--- BEGIN INFORMATION SHOWN ---

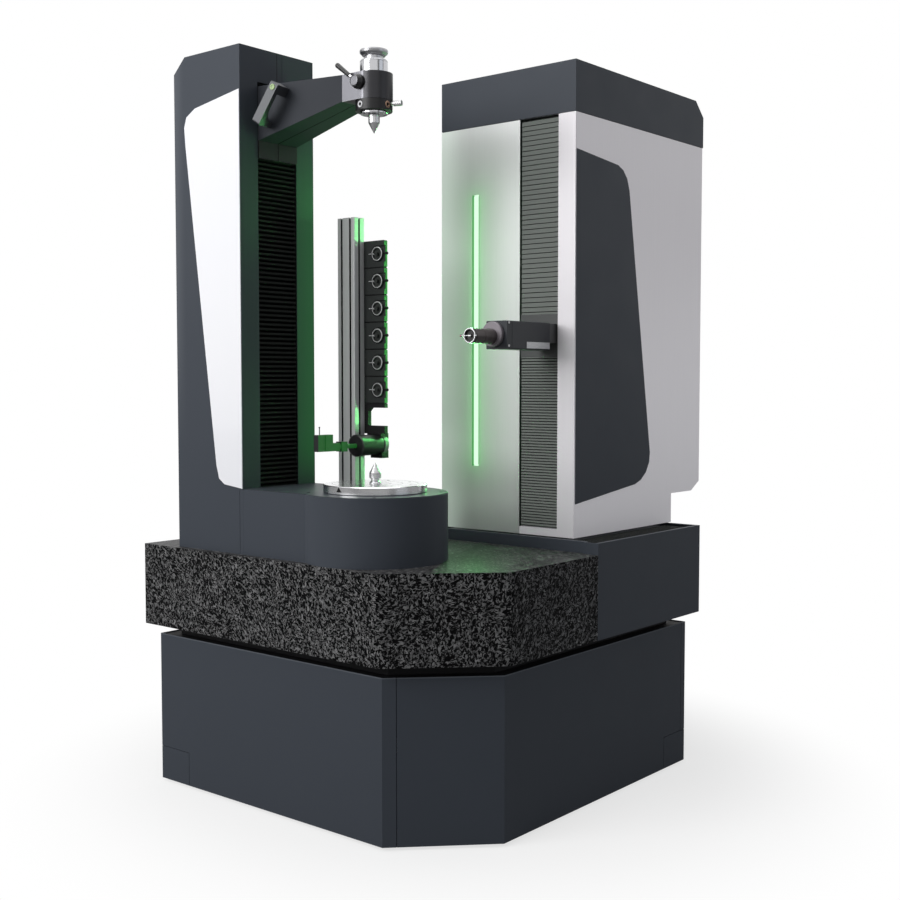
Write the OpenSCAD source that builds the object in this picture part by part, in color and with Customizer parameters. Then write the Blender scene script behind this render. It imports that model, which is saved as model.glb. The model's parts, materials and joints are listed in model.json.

--- END INFORMATION SHOWN ---
--- BEGIN INFORMATION SHOWN ---

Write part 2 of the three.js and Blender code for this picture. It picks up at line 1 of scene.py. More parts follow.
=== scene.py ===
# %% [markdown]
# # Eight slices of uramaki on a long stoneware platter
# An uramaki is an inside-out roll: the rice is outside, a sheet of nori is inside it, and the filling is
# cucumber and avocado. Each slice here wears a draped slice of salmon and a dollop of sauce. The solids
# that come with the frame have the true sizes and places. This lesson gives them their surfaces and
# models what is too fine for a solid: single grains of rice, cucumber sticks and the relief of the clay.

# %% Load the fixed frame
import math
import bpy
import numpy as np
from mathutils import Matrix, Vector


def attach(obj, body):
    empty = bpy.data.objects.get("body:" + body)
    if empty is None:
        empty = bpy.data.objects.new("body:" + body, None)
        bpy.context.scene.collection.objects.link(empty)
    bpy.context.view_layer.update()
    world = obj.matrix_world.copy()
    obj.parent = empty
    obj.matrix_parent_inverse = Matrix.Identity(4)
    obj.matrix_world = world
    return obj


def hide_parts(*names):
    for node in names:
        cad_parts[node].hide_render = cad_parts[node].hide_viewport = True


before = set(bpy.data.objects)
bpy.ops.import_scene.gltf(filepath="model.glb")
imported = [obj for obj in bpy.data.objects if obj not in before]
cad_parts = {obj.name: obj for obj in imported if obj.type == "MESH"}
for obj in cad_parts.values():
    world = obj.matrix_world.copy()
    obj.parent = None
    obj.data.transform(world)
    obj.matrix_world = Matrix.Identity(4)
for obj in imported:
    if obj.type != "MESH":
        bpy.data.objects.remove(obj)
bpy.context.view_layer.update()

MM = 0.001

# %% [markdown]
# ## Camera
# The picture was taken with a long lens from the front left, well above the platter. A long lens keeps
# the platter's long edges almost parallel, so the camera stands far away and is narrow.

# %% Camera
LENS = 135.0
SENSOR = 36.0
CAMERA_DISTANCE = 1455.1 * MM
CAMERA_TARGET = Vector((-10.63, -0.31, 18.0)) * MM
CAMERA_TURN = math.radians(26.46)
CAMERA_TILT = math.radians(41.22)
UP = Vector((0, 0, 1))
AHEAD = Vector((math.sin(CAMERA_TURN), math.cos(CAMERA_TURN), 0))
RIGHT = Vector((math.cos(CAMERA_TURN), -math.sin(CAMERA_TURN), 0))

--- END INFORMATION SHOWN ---

**REQUEST:** The line containing "obj.matrix_world = world" opens the part, and the line containing "obj.data.transform(world)" closes it. Output that part exactly, with both, and only that.

**TASK ANSWER:**
    obj.matrix_world = world
    return obj


def hide_parts(*names):
    for node in names:
        cad_parts[node].hide_render = cad_parts[node].hide_viewport = True


before = set(bpy.data.objects)
bpy.ops.import_scene.gltf(filepath="model.glb")
imported = [obj for obj in bpy.data.objects if obj not in before]
cad_parts = {obj.name: obj for obj in imported if obj.type == "MESH"}
for obj in cad_parts.values():
    world = obj.matrix_world.copy()
    obj.parent = None
    obj.data.transform(world)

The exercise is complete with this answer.